◆ **Directions**:
Reproduce each line from the records that holds "this".
***** Extracted records *****
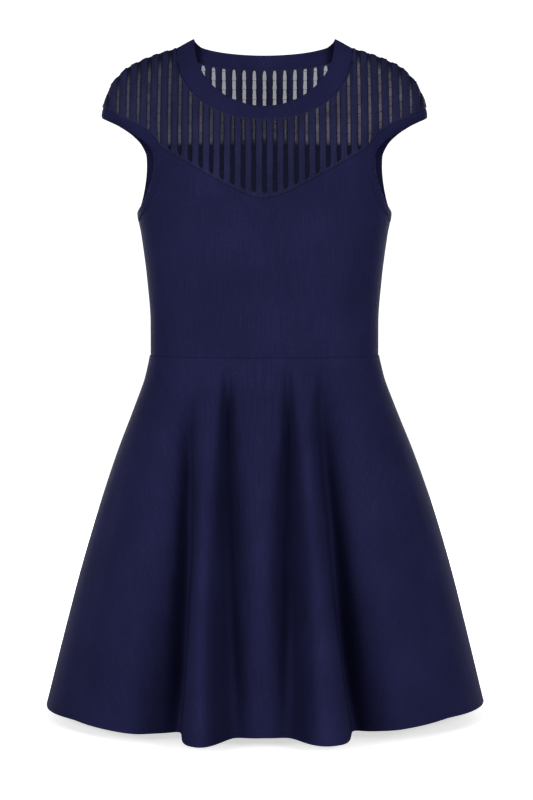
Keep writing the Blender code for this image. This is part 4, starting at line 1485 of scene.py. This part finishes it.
# %% A recipe of nodes
class Recipe:
    """One material and the nodes of its finish."""

    def __init__(self, name):
        self.material = bpy.data.materials.new(name)
        self.material.use_nodes = True
        self.tree = self.material.node_tree
        self.shader = self.tree.nodes["Principled BSDF"]

    def node(self, kind, settings, inputs, output=0):
        """Adds a node: its settings first, then the values or links of its inputs. Gives one output."""
        made = self.tree.nodes.new(kind)
        for setting, value in settings.items():
            setattr(made, setting, value)
        self.fill(made, inputs)
        return Value(self, made.outputs[output])

    def fill(self, node, inputs):
        for name, value in inputs.items():
            if isinstance(value, Value):
                self.tree.links.new(value.socket, node.inputs[name])
            else:
                node.inputs[name].default_value = value

    def place(self):
        """Where a point lies on the dress, in metres."""
        return self.node("ShaderNodeTexCoord", {}, {}, "Object")

    def flat_place(self):
        """How far across and along the flat cloth a point lies, in metres."""
        split = self.node("ShaderNodeSeparateXYZ", {}, {"Vector": self.node("ShaderNodeUVMap", {}, {})})
        return split, Value(self, split.socket.node.outputs["Y"])

    def noise(self, where, scale, detail):
        return self.node("ShaderNodeTexNoise", {}, {"Vector": where, "Scale": scale, "Detail": detail})

    def blend(self, share, first, second):
        """A colour that goes from the first to the second."""
        return self.node("ShaderNodeMix", {"data_type": "RGBA"}, {0: share, 6: first, 7: second}, 2)

    def mark(self, name):
        """A number that the mesh carries at each of its points."""
        return self.node("ShaderNodeAttribute", {"attribute_name": name}, {}, "Fac")


print("a recipe can add:", [name for name in vars(Recipe) if not name.startswith("_")])

# %% [markdown]
# ### Colours
#
# A shader counts in linear light, while people name a colour by its everyday numbers from 0 to 255. One
# function changes one into the other. The cloth has a darker and a lighter navy, and the ribs have a slightly
# greyer pair.


# %% Colours of the yarn
def colour(red, green, blue):
    """A colour from its everyday 0 to 255 numbers, as linear light."""

    def linear(n):
        n = n / 255
        return n / 12.92 if n <= 0.04045 else ((n + 0.055) / 1.055) ** 2.4

    return (linear(red), linear(green), linear(blue), 1.0)


NAVY = colour(29, 30, 61), colour(38, 39, 77)
RIB_NAVY = colour(30, 32, 58), colour(44, 46, 80)
# Painted shade: the darker navy of the net close to the ribs.
DENSE_NET_SHADE_NAVY = colour(22, 22, 46)
BLACK = colour(0, 0, 0)
print("navy in linear light:", [round(part, 4) for part in NAVY[0]])

# %% [markdown]
# ### Jersey
#
# The columns and rows of stitches are about a millimetre apart, so they hardly show as stitches, but as a
# shallow bump they soften the light. The tone varies in three ways: large faint clouds, streaks along the
# columns, since no two needles knit quite alike, and a grain nearly as fine as single stitches. Hollows get
# painted shade from their mark.

# %% Stitches and tone of the jersey
WALE = 0.0011
COURSE = 0.0008
WALE_SHARE, COURSE_SHARE = 0.6, 0.25
CLOUDS_PER_METRE = 14.0
GRAIN_PER_METRE = 620.0
STREAKS_ACROSS, STREAKS_ALONG = 900, 25
TONE_SHARES = {"clouds": 0.35, "streaks": 0.3, "grain": 0.35}
TONE_RANGE = (0.34, 0.66)
PAINTED_HOLLOW_SHADE = 0.80


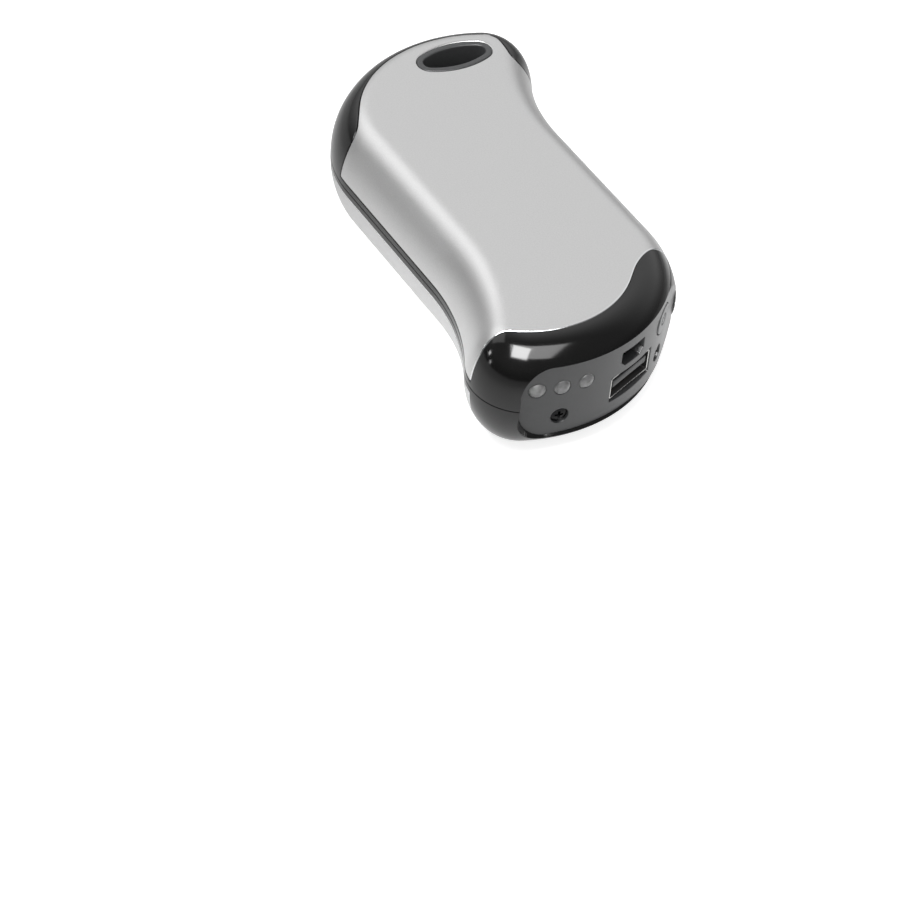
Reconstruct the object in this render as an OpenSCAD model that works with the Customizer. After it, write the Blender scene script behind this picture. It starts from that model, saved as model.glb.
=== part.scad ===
*****
◆ **Result of the exercise**:
Keep writing the Blender code for this image. This is part 4, starting at line 1485 of scene.py. This part finishes it.
Reconstruct the object in this render as an OpenSCAD model that works with the Customizer. After it, write the Blender scene script behind this picture. It starts from that model, saved as model.glb.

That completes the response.